If I am right, then Feng Shui is really no better for cinematic action than, say, d20, BESM, Providence, or many other games that claim to be about cinematic action, but are not.

(On a side note, I understand you haven't posted here much, so I have no problem with your style. For the future, though, in any civilized discussion forum, oral or written, it is considered bad form to bring up an eight-day-dead discussion to quibble over a detail.)
Clinton R. Nixon
CRN Games

Bankuei

Clinton, I think you've summed up my basic design theory in a more formal and clear manner than I have ever done.  I usually broke it down to: Does the game do what you intended to, and how does it facilitate(reward) it?

Chris

Knight

Looking at it myself, I see the only actual bonuses for description are in relation to the magic system. However, it seems to me that stunts in the sense of tactical manuvering are penalised, stunts in the sense of cinematic action are not.  Using Feng Shui as an example of a game which assigns penalties to actions which it is supposedly encourages is thus perhaps a little misleading.

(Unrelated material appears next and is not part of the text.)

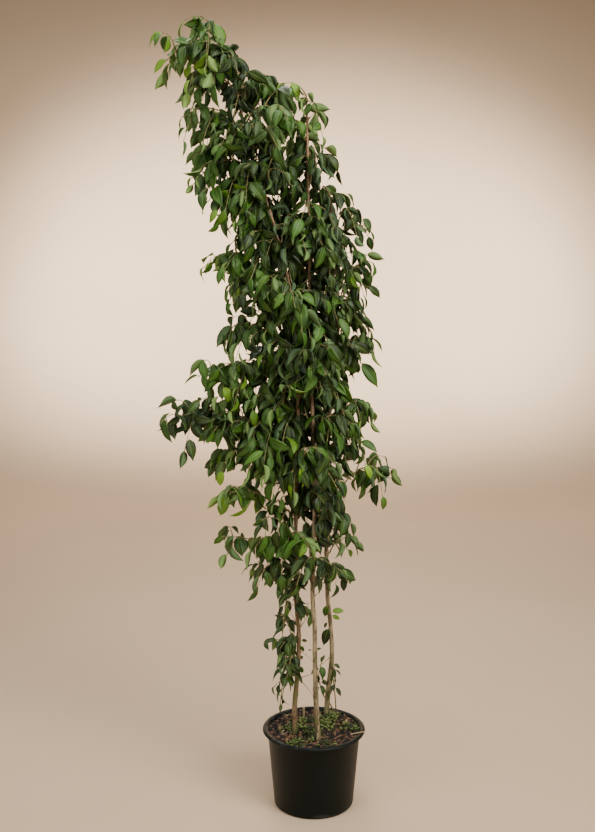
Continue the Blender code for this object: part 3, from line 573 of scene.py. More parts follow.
STEM_ROUTES = {stem: smooth_route(points, STEM_SEGMENTS) for stem, points in STEMS.items()}


def stem_radius(stem, height):
    return between(STEM_RADIUS_AT, height)[0] * STEM_GIRTH[stem]


def stem_place(stem, height):
    """The middle of a stem at a height, or its tip, and the stem's direction there."""
    route = STEM_ROUTES[stem]
    for low, high in zip(route, route[1:]):
        if high.z >= height:
            return low.lerp(high, (height - low.z) / (high.z - low.z)), (high - low).normalized()
    return route[-1], (route[-1] - route[-2]).normalized()


def crown_reach(point, heading):
    """How far a point is from the crown's outline along a level heading."""
    left, right, half_depth = between(CROWN, point.z)
    half_width = (right - left) / 2
    u = Vector(((point.x - (left + right) / 2) / half_width, (point.y - CROWN_MIDDLE_Y) / half_depth))
    v = Vector((heading.x / half_width, heading.y / half_depth))
    a, b, c = v.dot(v), 2 * u.dot(v), u.dot(u) - 1
    room = b * b - 4 * a * c
    return (math.sqrt(room) - b) / (2 * a) if room > 0 else 0.0


def arch(root, heading, reach, crest, tip, steps, sway=0.0):
    """An arching twig: it climbs from its root, bends over and comes down to its tip."""
    top = root + heading * reach * CONTROL_SHARE + UP * crest
    end = root + heading * reach + UP * tip
    side = UP.cross(heading)
    points = []
    for i in range(steps + 1):
        t = i / steps
        middle = root * (1 - t) ** 2 + top * 2 * t * (1 - t) + end * t * t
        points.append(middle + side * sway * math.sin(math.pi * t) * t)
    return points


def spray_route(spray, steps, finer=1):
    """The spray's main twig, with a short shank that leaves the stem's bark squarely."""
    middle, direction = stem_place(spray.stem, spray.height)
    heading = level(spray.azimuth)
    sway = either_way(random.Random(spray.name), SPRAY_SWAY) * spray.reach
    if spray.height == STEM_TIP:
        root = middle + direction * SEAT_GAP
        start = root + direction * ROOT_SHANK
    else:
        out = square_to(direction, heading)
        root = middle + out * (stem_radius(spray.stem, middle.z) + SEAT_GAP)
        start = root + out * ROOT_SHANK
    shank = [root.lerp(start, i / finer) for i in range(finer)]
    return [*shank, *arch(start, heading, spray.reach, spray.crest, spray.tip, steps * finer, sway)]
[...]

Regarding ettiquette, I've never, ever encountered a message board where threads that were still on the "first page" weren't regarded as being open for comment. I hadn't seen anything that would indicate that the Forge was any different. I'll bear your point in mind, seeing as you run the place*, but there's no need to be patronising about it.

*[Edit: I don't mean that in a "if you didn't have the power to ban me I'd tell you to go and fuck yourself" way, I mean it in a "I recognise that it's up to you to define the rules as anything you want" way.]